Kicking off with Shepard’s 70th birthday in 2013, the Magic has been celebrating his work with a five-year “Sheparding America” project that started with a revival of Buried Child helmed by Magic artistic director Loretta Greco. Now Greco is teaming up with a couple of the same actors (James Wagner, Elaina Garrity) to take on another Shepard classic.
Although it dates from around the time of the end of his residency, A Lie of the Mind has never played the Magic until now. It’s a very strange play about very strange people from two very different but similarly messed-up families, united by marriage and violence.

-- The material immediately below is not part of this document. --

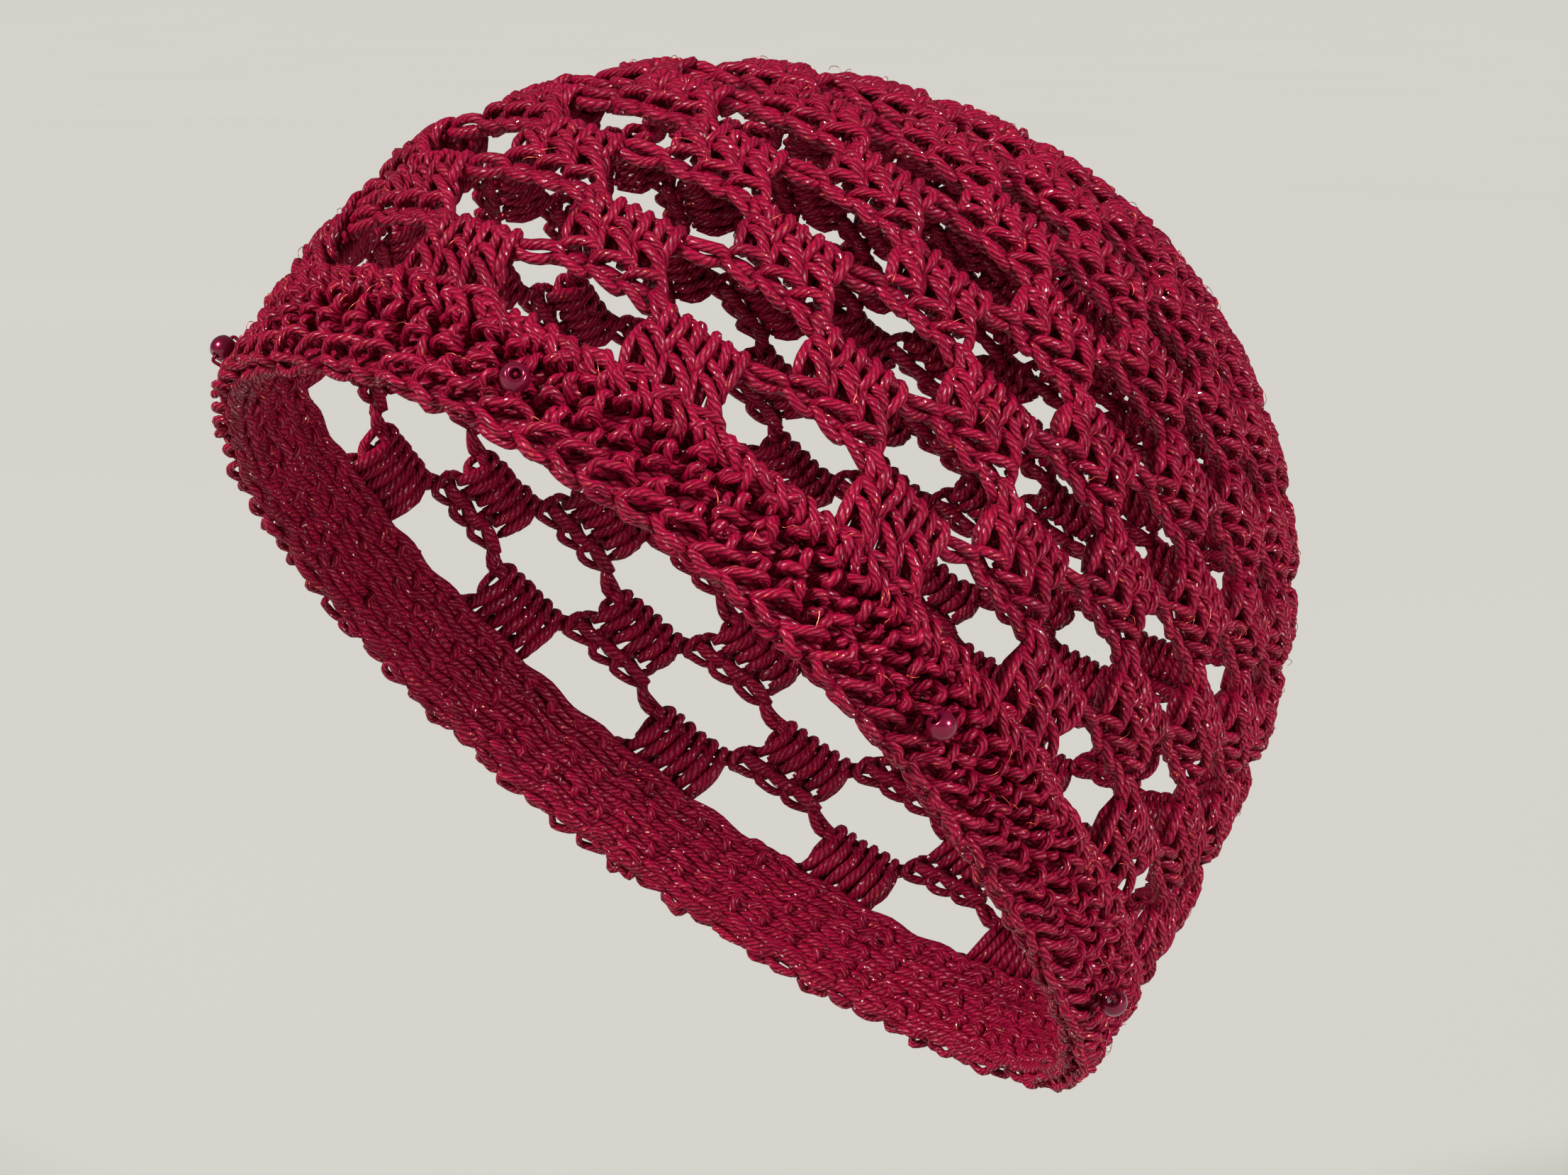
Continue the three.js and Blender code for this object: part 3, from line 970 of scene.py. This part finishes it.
def strays(repeat, x, along):
    """A fine arc at every place, in its own direction and of its own length."""
    count = len(x)
    way = random.uniform(0, math.pi, count)
    length = random.uniform(*STRAY_LENGTHS, count)
    run = STRAY_ARC[None, :, 0] * length[:, None]
    sag = random.normal(0, 0.1, (count, len(STRAY_ARC)))
    out = STRAY_LIFT + STRAY_ARC[None, :, 1] * random.uniform(*STRAY_BULGES, count)[:, None]
    right = x[:, None] + run * np.cos(way)[:, None] - sag * np.sin(way)[:, None]
    up = along[:, None] + run * np.sin(way)[:, None] + sag * np.cos(way)[:, None]
    return to_world(repeat[:, None], right, up, out)


stray_repeat, stray_x, stray_along = [], [], []
for number in range(1, STRAY_ROUNDS + 1):
    stray_repeat.append(cluster_middles(random.integers(0, REPEATS, STRAYS_IN_ROUND), number))
    stray_x.append(random.uniform(*ROUND_RIGHTS, STRAYS_IN_ROUND))
    stray_along.append(line_of(number) + random.uniform(*ROUND_UPS, STRAYS_IN_ROUND))
stray_repeat.append(random.uniform(0, REPEATS, STRAYS_IN_BAND))
stray_x.append(np.zeros(STRAYS_IN_BAND))
stray_along.append(random.uniform(*BAND_UPS, STRAYS_IN_BAND))
arcs = strays(*(np.concatenate(rows) for rows in (stray_repeat, stray_x, stray_along)))
piece_of("stray_threads", [swept(arcs, STRAY_RADIUS, sides=4, density=2.4, pinch=0)], metallic_thread)

# %% [markdown]
# ## The pearl beads
# Each bead is a ball with a drilled hole whose lip is slightly rounded. A lathe profile turned
# round the hole's axis gives all three. One bead shows its hole from outside, one is sewn with
# the hole upright, and the others have it along the band. The sewing thread goes through the
# hole and back into the fabric.

# %% Bead shape and material
BEAD_RADIUS, HOLE_RADIUS = 2.25, 0.85
LIP_RADIUS, LIP_FLATNESS, HOLE_INSET = 0.6, 0.6, 1.0
BEAD_ALONG, BEAD_SETTLES = 7.6, 1.3
BEADS = [  # solid, place round the band in repeats, and the way its hole runs: out, up or along
    {"node": "bead_front_right", "repeat": -0.92, "hole": "up"},
    {"node": "bead_front_left", "repeat": 1.08, "hole": "out"},
    {"node": "bead_side_left", "repeat": 3.08, "hole": "along"},
    {"node": "bead_back_left", "repeat": 5.04, "hole": "along"},
    {"node": "bead_back", "repeat": 7.06, "hole": "along"},
    {"node": "bead_back_right", "repeat": 9.08, "hole": "along"},
    {"node": "bead_side_right", "repeat": 11.08, "hole": "along"},
]


def bead_profile(points=22):
    """Half a section: out from the hole's lip, over the ball and back, then up the hole."""
    lip_angle = math.asin((HOLE_RADIUS + LIP_RADIUS) / BEAD_RADIUS)
    turns = np.linspace(lip_angle, math.pi - lip_angle, points)
    ball = [(BEAD_RADIUS * math.sin(t), BEAD_RADIUS * math.cos(t)) for t in turns]
    edge = ball[0][1]
    round_lip = [
        (HOLE_RADIUS + LIP_RADIUS * (1 - math.sin(a)), edge - LIP_RADIUS * (1 - math.cos(a)) * LIP_FLATNESS)
        for a in (0.5, 1.0, 1.5)
    ]
    hole = [(HOLE_RADIUS, edge - HOLE_INSET), (HOLE_RADIUS, -edge + HOLE_INSET)]
    return ball + [(r, -z) for r, z in round_lip] + hole[::-1] + round_lip[::-1]


def pearl_material():
    """A glossy coat over a dark body whose colour drifts in soft clouds."""
    material, nodes, shader = new_material(
        "pearl_coat",
        {
            "Coat Weight": 0.6,
            "Specular IOR Level": 0.1,
            "Coat Roughness": 0.12,
            "Coat IOR": 1.5,
            "Metallic": 0.6,
            "Roughness": 0.27,
        },
    )
    place = nodes.nodes.new("ShaderNodeTexCoord")
    clouds = nodes.nodes.new("ShaderNodeTexNoise")
    clouds.inputs["Scale"].default_value = 600.0
    clouds.inputs["Detail"].default_value = 2.0
    nodes.links.new(place.outputs["Object"], clouds.inputs["Vector"])
    colour = mix_colour(nodes, clouds.outputs["Fac"], (0.15, 0.003, 0.024, 1), (0.24, 0.006, 0.045, 1))
    nodes.links.new(colour, shader.inputs["Base Color"])
    return material


def bead_mesh(name, sides=32):
    """The profile, turned round Z."""
    profile = bead_profile()
    turns = np.arange(sides) * 2 * math.pi / sides
    verts = [(r * math.cos(t) * MM, r * math.sin(t) * MM, z * MM) for r, z in profile for t in turns]
    faces = []
    for i in range(len(profile)):
        ring, next_ring = i * sides, ((i + 1) % len(profile)) * sides
        for j in range(sides):
            k = (j + 1) % sides
            faces.append((ring + j, next_ring + j, next_ring + k, ring + k))
    mesh = bpy.data.meshes.new(name)
    mesh.from_pydata(verts, [], faces)
    mesh.polygons.foreach_set("use_smooth", [True] * len(faces))
    mesh.update()
    return mesh


print("bead, mm across:", 2 * BEAD_RADIUS, "and its hole:", 2 * HOLE_RADIUS)

# %% Sew the beads on
pearl_coat = pearl_material()
THREAD_RADIUS = 0.32
OUTWARD_HOLE = (0.94, 0.34)  # shares out of the cap and along the band
NUDGE = 0.02
THREAD_OUT = [(0.0, -3.8), (-1.7, 0.0), (0.0, 0.0), (1.5, 0.0)]  # mm along the hole, mm out
THREAD_OVER = [(-2.5, -3.4), (-2.5, -1.5), (-2.5, 0.2), (0.0, 0.0), (2.5, 0.2), (2.5, -1.5), (2.5, -3.4)]


def bead_place(bead):
    """The bead's middle in metres, the way out of the cap, and the way its hole runs."""
    low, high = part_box(bead["node"])
    here = np.array([bead["repeat"]])
    out = worn(dome_normal(here, np.array([BEAD_ALONG])))[0]
    settled = bulge(bead["repeat"], BEAD_ALONG) - BEAD_SETTLES
    centre = (Vector(low) + Vector(high)) / 2 + Vector(out) * settled * MM
    step = on_dome(here + NUDGE, BEAD_ALONG, 0)[0] - on_dome(here - NUDGE, BEAD_ALONG, 0)[0]
    aside = step / np.linalg.norm(step)
    outward = out * OUTWARD_HOLE[0] + aside * OUTWARD_HOLE[1]
    ways = {"out": outward, "along": aside, "up": np.cross(out, aside)}
    return centre, out, Vector(ways[bead["hole"]])


for bead in BEADS:
    centre, out, axis = bead_place(bead)
    label = bead["node"].replace("bead", "pearl")
    mesh = bead_mesh(label)
    turn = axis.to_track_quat("Z", "Y").to_matrix().to_4x4()
    turn.translation = centre
    mesh.transform(turn)
    mesh.materials.append(pearl_coat)
    pearl = placed(label, mesh)
    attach(pearl, "root")
    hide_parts(bead["node"])
    middle = np.array(centre) / MM
    along_hole = np.array(axis.normalized())
    route = THREAD_OUT if bead["hole"] == "out" else THREAD_OVER
    route = [middle + along_hole * along + out * lift for along, lift in route]
    thread = swept(np.array([route]), THREAD_RADIUS, sides=6, density=3.0, pinch=0)
    piece_of(label.replace("pearl", "thread"), [thread], band_yarn)
print("pearls sewn:", len(BEADS))

# %% [markdown]
# ## Floor, light and camera
# The cap keeps the pose that it has on a head, so it hangs clear of a plain pale floor. Two far
# lamps light the floor alike everywhere: a stronger, soft one from the upper left and a weaker,
# lower one from the right. With a pale surround they give the slightly directional light of a
# room.

# %% Floor
FLOOR_DROP, HALF_FLOOR = 0.09, 110.0


def floor_material():
    """Pale paint, very slightly mottled."""
    material, nodes, shader = new_material("floor_paint", {"Roughness": 0.85})
    place = nodes.nodes.new("ShaderNodeTexCoord")
    mottle = nodes.nodes.new("ShaderNodeTexNoise")
    mottle.inputs["Scale"].default_value = 1.2
    nodes.links.new(place.outputs["Object"], mottle.inputs["Vector"])
    colour = mix_colour(nodes, mottle.outputs["Fac"], (0.46, 0.45, 0.42, 1), (0.48, 0.47, 0.44, 1))
    nodes.links.new(colour, shader.inputs["Base Color"])
    return material


floor_mesh = bpy.data.meshes.new("floor")
floor_height = cad_box[0][2] - FLOOR_DROP
corner_signs = ((-1, -1), (1, -1), (1, 1), (-1, 1))
floor_corners = [(x * HALF_FLOOR, y * HALF_FLOOR, floor_height) for x, y in corner_signs]
floor_mesh.from_pydata(floor_corners, [], [(0, 1, 2, 3)])
floor_mesh.materials.append(floor_material())
floor = placed("floor", floor_mesh)
print("floor height, m:", round(floor_height, 4))

# %% Lamps and surround


def far_lamp(name, place, softness, strength, colour):
    """A lamp so far off that it lights the whole floor alike."""
    data = bpy.data.lights.new(name, "SUN")
    data.angle = math.radians(softness)
    data.energy = strength
    data.color = colour
    lamp = placed(name, data)
    lamp.location = place
    lamp.rotation_euler = (-Vector(place)).to_track_quat("-Z", "Y").to_euler()


far_lamp("key_lamp", (-0.05, -1.2, 0.95), softness=16, strength=4.5, colour=(1.0, 0.985, 0.955))
far_lamp("side_lamp", (0.95, 0.31, 0.4), softness=14, strength=3.5, colour=(0.97, 0.985, 1.0))
surround = bpy.data.worlds.new("surround")
surround.use_nodes = True
background = surround.node_tree.nodes["Background"]
background.inputs["Color"].default_value = (0.86, 0.87, 0.86, 1)
background.inputs["Strength"].default_value = 0.16
bpy.context.scene.world = surround

# %% Camera
PHOTO_WIDTH, FOCAL_PIXELS = 2212, 5165
CAMERA_PLACE = (0.4709, -0.3442, 0.1241)
LOOK_AZIMUTH, LOOK_DOWN = math.radians(51.95), math.radians(9.34)
camera_data = bpy.data.cameras.new("camera")
camera_data.sensor_width = 36.0
camera_data.lens = camera_data.sensor_width * FOCAL_PIXELS / PHOTO_WIDTH
camera_data.clip_end = 400.0
camera = placed("camera", camera_data)
camera.location = CAMERA_PLACE
level = math.cos(LOOK_DOWN)
look = Vector((-math.sin(LOOK_AZIMUTH) * level, math.cos(LOOK_AZIMUTH) * level, -math.sin(LOOK_DOWN)))
camera.rotation_euler = look.to_track_quat("-Z", "Y").to_euler()
bpy.context.scene.camera = camera
print("lens, mm:", round(camera_data.lens, 1))

# %% Colours of the picture
# The plain transform keeps the deep crimson; the default one fades strong reds to pink.
bpy.context.scene.view_settings.view_transform = "Standard"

The story starts shortly after a husband beats his wife so severely that he thinks he’s killed her. We see the young wife. Beth, awaken in a hospital, brain-damaged and speaking partly in gibberish. Disturbingly, the incident is played for humor in a farcical conversation that follows between the husband, Jake, and his brother Frankie. Jake’s paranoid rant about how he could tell Beth, an actress, was cheating on him could feel menacing; he’s already demonstrated how dangerous he can be. But Sean San Jose’s twitchy Jake is like a young boy having a tantrum. Frankie, the concerned brother played by Juan Amador, tries to find out exactly what happened, but the the goofy faces Amador keeps making turn the conversation into a grim Abbott and Costello routine.
Jessi Campbell’s Beth is terribly affecting in her zoned-out distress, furiously frustrated and terrified for reasons she can’t articulate. Jake, too, becomes feverishly delirious and borderline amnesiac, retreating to his childhood bed where his mother is only too happy to take care of him. In a parallel move, Beth goes back to recuperate with her parents in Montana. The rest of the play moves back and forth between these two families caring for their broken children, sometimes showing both houses at once on opposite sides of Robert Brill’s simple but versatile set of a bare wooden floor tilted toward the audience.

But the parallels don’t end there. Everyone in the play is deranged and miserable—except Jake’s sister Sally, who’s just exasperated as played by Garrity. Catherine Castellanos as Lorraine, Jake’s mother, is pathologically self-absorbed in her brusque dismissal of any truths about her family that don’t fit her own embittered narrative. She babies her returned son even as she tries to shoo her daughter away as an interloper. Ultimately you can see that Jake’s raving paranoia runs in the family.